The main narrative of Amour opens disconcertingly. Retired music teachers – M. and Mme. Laurent – return home after hearing a performance from their former pupil Alexandre. Upon arriving at the door, they discover that someone has tried to break into their home. This event unsettlingly foreshadows the impending visitor that likewise attempts to “break in” – it warns of the approach and arrival of death, impinging on the loving and beautiful world that the elderly couple share.
We are alerted of trouble very early on in the film. Anne and Georges Laurent sit at breakfast; all seems well until Anne suddenly goes quiet and a blank expression falls upon her face – she is silently suffering a stroke. The concerned Georges moves closer and closer to his wife, calling her name all the while, imploring her to tell him what is happening. He holds her face in his hands, and looks intently into her eyes, but no answer is, or indeed can be, given.
Although Anne does emerge from this catatonic state, a routine operation on a blocked carotid artery leaves her paralysed on her right side. Both we and the Laurents hope against hope that things may eventually turn for the better, but the situation worsens rapidly within a matter of months.
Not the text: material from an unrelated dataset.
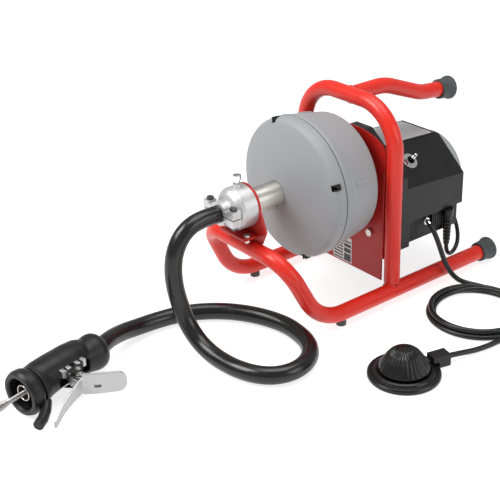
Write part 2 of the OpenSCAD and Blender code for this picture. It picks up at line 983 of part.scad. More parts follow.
module pedal_dome() {
    wall = 2.5;
    color("black")
        at_pedal()
            rotate_extrude($fn = 96)
                polygon([
                    [41.5, 15], [41.5, 17.5], [37.8, 25], [32.5, 34], [25.5, 43], [19.5, dome_top - 4],
                    [13, dome_top - 1], [0, dome_top], [0, dome_top - wall],
                    [12, dome_top - wall - 1], [17.5, dome_top - wall - 3.8], [23.4, 41.2],
                    [30.3, 32.4], [35.5, 23.8], [39, 16.8], [39, 15]
                ]);
}

module pedal_spring() {
    color("silver")
        at_pedal()
            translate([0, 0, 2.6])
                difference() {
                    cylinder(h = dome_top - 6.4, r = 11);
                    translate([0, 0, -1]) cylinder(h = dome_top, r = 9);
                }
}

// The gun's frame: y runs back from the mouth to the hose, x outwards
module at_gun() {
    translate([gun_x, gun_y, gun_z])
        rotate([0, 0, gun_heading])
            children();
}

// Turns a profile (radius, distance forward from the hose end) about the gun's bore
module about_bore() {
    rotate([90, 0, 0])
        rotate_extrude($fn = 72)
            children();
}

module gun_body() {
    color("black")
        at_gun()
            difference() {
                union() {
                    about_bore()
                        polygon([
                            [0, -2], [19, -2], [22, 1], [27, 5], [30.5, 11], [31.5, 18],
                            [30.5, 26], [28, 36], [25.5, 50], [24, 68], [24, 90], [25, 108],
                            [27, 124], [30, 134], [31, 140], [31, 147], [36, 151],
                            [37.5, 156], [37.5, gun_len - 5], [34.5, gun_len], [0, gun_len]
                        ]);
                    // grip that swells upwards and away from the lever
                    translate([-5, 0, 4.5])
                        about_bore()
                            polygon([
                                [0, 26], [24, 33], [28.5, 46], [30.2, 66], [30.4, 100],
                                [29.6, 128], [27, 146], [0, 156]
                            ]);
                }
                about_bore()
                    polygon([
                        [0, -3], [hose_r + 0.1, -3], [hose_r + 0.1, 20], [14.1, 20],
                        [14.1, gun_len - 28], [26.5, gun_len - 26], [26.5, gun_len - 3],
                        [28.5, gun_len + 1], [0, gun_len + 1]
                    ]);
                // slot for the lever and its jaw
                translate([8, -112, -11]) cube([40, 64, 22]);
                // wall beside the pin
                translate([lever_x - 7, lever_y, -30]) cylinder(h = 60, r = 10);
            }
}

module gun_sleeve() {
    color("silver")
        at_gun()
            difference() {
                about_bore()
                    polygon([
                        [11.5, 21], [14, 21], [14, gun_len - 28.2], [13.4, gun_len - 28],
                        [13.4, gun_len - 8], [11.8, gun_len - 8], [11.5, gun_len - 28]
                    ]);
                translate([6, -112, -11]) cube([40, 64, 22]);
            }
}

// Two ears on the gun's side that hold the lever pin
module gun_guard() {
    color("black")
        at_gun() {
            difference() {
                union() {
                    for (s = [-1, 1])
                        translate([0, 0, s > 0 ? 13 : -16])
                            linear_extrude(3)
                                polygon([[20, -66], [lever_x + 4, lever_y + 7], [lever_x + 4, lever_y - 7], [20, -104]]);
                }
                rotate([90, 0, 0]) translate([0, 0, 40]) cylinder(h = 90, r = 26.2);
                rotate([90, 0, 0]) translate([-5, 4.5, 40]) cylinder(h = 90, r = 30.6);
                translate([lever_x, lever_y, -30]) cylinder(h = 60, r = 2.6);
            }
            // curved finger guard at the front
            difference() {
                swept([
                    [24, -143, -7], [34, -150, -12], [44, -161, -17], [53, -175, -20], [60, -191, -21]
                ], 8.8, 12);
                rotate([90, 0, 0]) translate([0, 0, 120]) cylinder(h = 90, r = 37.7);
            }
        }
}

// Plan of the lever: a paddle that reaches back and a finger that reaches forward
module gun_lever() {
    low = -24;
    color("silver")
        at_gun()
            difference() {
                union() {
                    translate([lever_x, lever_y, -12.7]) cylinder(h = 16.7, r = 6.5);
                    translate([0, 0, low])
                        linear_extrude(38)
                            polygon([[50, -84], [94, -40], [98, -36], [100, -40], [97, -44], [53, -89]]);
                    translate([0, 0, -12])
                        linear_extrude(16)
                            polygon([[lever_x, lever_y + 3], [50, -83], [53, -89], [lever_x, lever_y - 3]]);
                    difference() {
                        translate([0, 0, low - 3])
                            linear_extrude(33)
                                polygon([
                                    [50, -84], [53, -89], [53, -100], [56, -124], [62, -146],
                                    [73, -168], [70, -170], [58.5, -148], [52, -124], [49, -100]
                                ]);
                        // the finger slopes down towards its tip
                        translate([30, -88, 6])
                            rotate([-17, 0, 180])
                                translate([-60, 0, 0])
                                    cube([80, 120, 40]);
                    }
                    // jaw that grips the cable through the slot
                    translate([6.5, lever_y - 9, -9]) cube([lever_x - 12, 18, 13]);
                }
                translate([lever_x, lever_y, -40]) cylinder(h = 80, r = 2.56);
            }
}

module lever_pin() {
    color("silver")
        at_gun()
            translate([lever_x, lever_y, -18]) {
                cylinder(h = 36, r = 2.5);
                translate([0, 0, 34.2]) cylinder(h = 1.8, r = 4);
            }
}

// Torsion spring round the pin, with one leg against the gun's side
module lever_spring() {
    color("silver")
        at_gun()
            difference() {
                union() {
                    translate([lever_x, lever_y, 4.4]) cylinder(h = 8.3, r = 5);
                    translate([lever_x - 13, lever_y + 3, 10]) cube([13, 1.6, 1.6]);
                }
                translate([lever_x, lever_y, 0]) cylinder(h = 20, r = 3);
            }
}

// The drain cable in the gun: a core that slides and the winding that spins on it
core_r = 1.4;
core_front = gun_len + 74;

module cable_core() {
    color("gray")
        at_gun()
            rotate([90, 0, 0])
                translate([0, 0, 24])
                    cylinder(h = core_front - 24, r = core_r);
}

module cable_tip() {
    color("slategray")
        at_gun()
            difference() {
                about_bore()
                    polygon([
                        [core_r + 0.05, 26], [cable_r, 26], [cable_r, gun_len + 20],
                        [6.4, gun_len + 29], [8, gun_len + 37], [8, gun_len + 54],
                        [6.6, gun_len + 63], [4.6, gun_len + 72], [core_r + 0.05, gun_len + 72]
                    ]);
            }
}

module guide_hose() {
    color("black") swept(hose_route, hose_r, 12);
}

module air_hose() {
    color("black") swept(air_in_route, air_r, 8);
}

module air_tail() {
    color("black") swept(air_out_route, air_r, 8);
}

// Outer shape of a coil lying on the floor
module floor_coil(x, y, mid_r, wide, high) {
    translate([x, y, 0.1])
        rotate_extrude($fn = 72)
            translate([mid_r - wide / 2, 0])
                square([wide, high]);
}

module air_coil() {
    color("black") floor_coil(air_coil_x, air_coil_y, air_coil_r, 4 * air_r + 2, 4 * air_r);
}

module power_coil() {
    color("dimgray") floor_coil(power_coil_x, power_coil_y, power_coil_r, 6 * cord_r + 1, 6 * cord_r + 1);
}

module power_cord() {
    color("dimgray") swept(power_in_route, cord_r, 8);
}

module power_tail() {
    color("dimgray") swept(power_out_route, cord_r, 8);
}

module at_plug() {
    translate(power_out_route[5])
        rotate([0, 0, 180 + atan2(10, 12)])
            children();
}

module plug_body() {
    color("dimgray")
        at_plug()
            difference() {
                union() {
                    translate([0.1, 0, 0]) rotate([0, 90, 0]) cylinder(h = 14, r = 6);
                    translate([14, -13, -13]) cube([24, 26, 26]);
                    translate([38, -14, -13.4]) cube([4, 28, 26.8]);
                }
                for (s = [-1, 1])
                    translate([36, s * 6.35 - 0.8, -0.2]) cube([10, 1.6, 6.4]);
                translate([30, 0, -6.2]) rotate([0, 90, 0]) cylinder(h = 20, r = 2.42);
            }
}

module plug_pins() {
    color("gold")
        at_plug() {
            for (s = [-1, 1])
                translate([36.1, s * 6.35 - 0.75, 0]) cube([22, 1.5, 6.2]);
            translate([30.1, 0, -6.2]) rotate([0, 90, 0]) cylinder(h = 32, r = 2.4);
        }
}

base_tube();
arch_tube();
handle_tube();
motor_plate();
nose_bracket();
frame_bolts();
front_feet();
tube_caps();
nose_housing();
nose_bearing();
clamp_upper();
clamp_lower();
clamp_bolts();
clamp_nuts();
thumb_screw();
drum_front();
drum_rear();
drum_clips();
hub_tube();
drum_shaft();
cable_coil();
cable_lead();
drum_gear();
shaft_bearing();
gear_case();
motor_cover();
top_panel();
rear_cover();
stator();
motor_bearings();
rotor();
motor_shaft();
cooling_fan();
switch_body();
switch_ring();
toggle();
air_switch();
air_fitting();
strain_relief();
pedal_base();
pedal_spout();
pedal_dome();
pedal_spring();
gun_body();
gun_sleeve();
gun_guard();
gun_lever();
lever_pin();
lever_spring();
cable_core();
cable_tip();
guide_hose();
air_hose();
air_coil();
air_tail();
power_cord();
power_coil();
power_tail();
plug_body();
plug_pins();
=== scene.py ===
import math

import bpy
import bmesh
from mathutils import Matrix, Vector
from mathutils.geometry import interpolate_bezier


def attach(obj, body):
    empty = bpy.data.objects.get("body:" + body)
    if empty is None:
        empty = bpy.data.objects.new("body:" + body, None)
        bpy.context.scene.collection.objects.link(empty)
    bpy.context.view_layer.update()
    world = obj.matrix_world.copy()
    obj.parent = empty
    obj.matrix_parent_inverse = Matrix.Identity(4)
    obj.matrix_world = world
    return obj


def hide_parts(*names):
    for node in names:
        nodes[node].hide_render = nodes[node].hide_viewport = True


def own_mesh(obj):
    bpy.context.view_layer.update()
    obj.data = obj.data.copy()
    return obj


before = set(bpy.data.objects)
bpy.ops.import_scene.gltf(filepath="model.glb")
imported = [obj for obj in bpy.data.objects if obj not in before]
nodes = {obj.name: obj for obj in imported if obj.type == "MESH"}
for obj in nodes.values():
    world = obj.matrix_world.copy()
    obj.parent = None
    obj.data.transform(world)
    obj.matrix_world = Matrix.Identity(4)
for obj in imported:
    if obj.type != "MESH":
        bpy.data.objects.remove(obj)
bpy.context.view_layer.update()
MM = 0.001

# ---------------------------------------------------------------- camera

# fitted to the photo's view of the machine
AZ, EL, ROLL = math.radians(52.88), math.radians(26.69), math.radians(-2.08)
EYE, LENS = Vector((1.3494, -1.2477, 0.9836)), 79.2
cam_data = bpy.data.cameras.new("camera")
cam_data.lens = LENS
cam_data.sensor_width = 36
cam = bpy.data.objects.new("camera", cam_data)
bpy.context.scene.collection.objects.link(cam)
back = Vector((math.sin(AZ) * math.cos(EL), -math.cos(AZ) * math.cos(EL), math.sin(EL)))
right = Vector((math.cos(AZ), math.sin(AZ), 0))
up = back.cross(right)
r2 = right * math.cos(ROLL) + up * math.sin(ROLL)
u2 = up * math.cos(ROLL) - right * math.sin(ROLL)
turn = Matrix((r2, u2, back)).transposed().to_4x4()
cam.matrix_world = Matrix.Translation(EYE) @ turn
bpy.context.scene.camera = cam

# ---------------------------------------------------------------- materials


class Mat:
    """A procedural material that is put together from noise, in object space."""

    def __init__(self, name, color, rough, metallic=0.0, coat=0.0, spec=0.5):
        self.m = bpy.data.materials.new(name)
        self.m.use_nodes = True
        self.t = self.m.node_tree
        self.b = self.t.nodes["Principled BSDF"]
        self.b.inputs["Metallic"].default_value = metallic
        self.b.inputs["Coat Weight"].default_value = coat
        self.b.inputs["Coat Roughness"].default_value = 0.12
        self.b.inputs["Specular IOR Level"].default_value = spec
        self.color, self.rough = color, rough
        self.space = self.t.nodes.new("ShaderNodeTexCoord")
        self.normal = None

    def noise(self, scale, detail=4.0, rough=0.55, stretch=None):
        n = self.t.nodes.new("ShaderNodeTexNoise")
        n.inputs["Scale"].default_value = scale
        n.inputs["Detail"].default_value = detail
        n.inputs["Roughness"].default_value = rough
        src = self.space.outputs["Object"]
        if stretch:
            mp = self.t.nodes.new("ShaderNodeMapping")
            mp.inputs["Scale"].default_value = stretch
            self.t.links.new(src, mp.inputs["Vector"])
            src = mp.outputs["Vector"]
        self.t.links.new(src, n.inputs["Vector"])
        return n.outputs["Fac"]

    def ramp(self, fac, stops):
        r = self.t.nodes.new("ShaderNodeValToRGB")
        r.color_ramp.elements[0].position, r.color_ramp.elements[0].color = stops[0]
        r.color_ramp.elements[1].position, r.color_ramp.elements[1].color = stops[-1]
        for p, c in stops[1:-1]:
            e = r.color_ramp.elements.new(p)
            e.color = c
        self.t.links.new(fac, r.inputs["Fac"])
        return r.outputs["Color"]

    def colors(self, scale, amount, detail=4.0, stretch=None, tint=(1, 1, 1)):
        """Base colour that drifts by amount, over patches of the given scale."""
        c = self.color
        lo = [max(0, x * (1 - amount)) for x in c] + [1]
        hi = [min(1, x * (1 + amount) * k) for x, k in zip(c, tint)] + [1]
        out = self.ramp(self.noise(scale, detail, stretch=stretch), [(0.3, lo), (0.7, hi)])
        self.t.links.new(out, self.b.inputs["Base Color"])
        return self

    def roughs(self, scale, spread, detail=5.0, stretch=None):
        lo, hi = self.rough - spread, self.rough + spread
        r = self.t.nodes.new("ShaderNodeMapRange")
        r.inputs["From Min"].default_value = 0.3
        r.inputs["From Max"].default_value = 0.7
        r.inputs["To Min"].default_value = max(0.03, lo)
        r.inputs["To Max"].default_value = min(1, hi)
        self.t.links.new(self.noise(scale, detail, stretch=stretch), r.inputs["Value"])
        self.t.links.new(r.outputs["Result"], self.b.inputs["Roughness"])
        return self

    def bump(self, scale, depth, strength=0.5, detail=3.0, stretch=None):
        """Bump from noise; depth in metres."""
        n = self.t.nodes.new("ShaderNodeBump")
        n.inputs["Strength"].default_value = strength
        n.inputs["Distance"].default_value = depth
        self.t.links.new(self.noise(scale, detail, stretch=stretch), n.inputs["Height"])
        if self.normal:
            self.t.links.new(self.normal, n.inputs["Normal"])
        self.normal = n.outputs["Normal"]
        self.t.links.new(self.normal, self.b.inputs["Normal"])
        return self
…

A second stroke leaves Anne demented and incapable of expressing herself. When she does emerge lucid from time to time, it is often only to express the desire for her life to end.
It is the performances of Trintignant and Riva – harrowing, powerful and shatteringly intimate – that make Amour so deeply moving. Without an ounce of sentiment, Riva magnificently captures the torturous and heartbreaking journey of Anne – the story of this elegant, learned woman who is slowly reduced to a shadow, losing in turn every physical and mental faculty she had once possessed in abundance, losing finally the very will to live. In Trintignant’s Georges, we recognise the great suffering he himself endures as he watches the pain of his wife. We see also his ceaseless struggle to remain with her in every way, and his dejection as the precious windows in which they are able to communicate with each other grow fewer and farther between.
The last two scenes that the couple truly share together accurately encapsulate this situation. The first takes place in the evening, but the two are bathed in warm lamp light, and the atmosphere is one of easy tranquility. Anne reminisces of times past, talking – albeit with enormous difficulty – and sharing these memories once more with Georges. She rests her hand on his, and for a while she seems at peace. We will realise with great poignancy later that this was to be the last time they talk together. In the very next scene – perhaps the next day – we watch as Georges hears Anne’s painful and repeated call of a single word: ‘mal’ (hurt). Although the scene takes place in the same room, the colours become dull and lifeless. Now it is Georges who takes Anne’s hand, trying to soothe her with a story from his boyhood.
When Georges was a young boy, he was sent to a holiday camp by his parents. Before going, he had made a secret pact with his mother – if he was enjoying his stay, he was to draw flowers on the weekly postcard which he would send to her. If not, he would draw stars. One day, he wrote a postcard and covered it all in stars. He had caught diphtheria, and was rushed to hospital and sent into quarantine. When his mother arrived, she could neither comfort him nor truly be by his side; instead, she could only wave through a window. This sad tale from the distant past is an accurate reflection of the present state of affairs between Anne and Georges. Just like his mother with himself so many years ago, Georges can see his wife, but is unable to truly be with her.
At the start of the film, someone tries to break into the home of the Laurents – but without success. Even though death does enter their apartment, Amour does not end on a mournful note. Rather, the final scene we have of the two characters, whether it is a memory, an illusion, or a poetic truth, is a hopeful one. The apartment light is switched off and darkness dominates our screens, but Anne and Georges continue to look after each other with quiet devotion. Although they must venture out of their apartment or, metaphorically, into a life after death, their love allows them to journey together.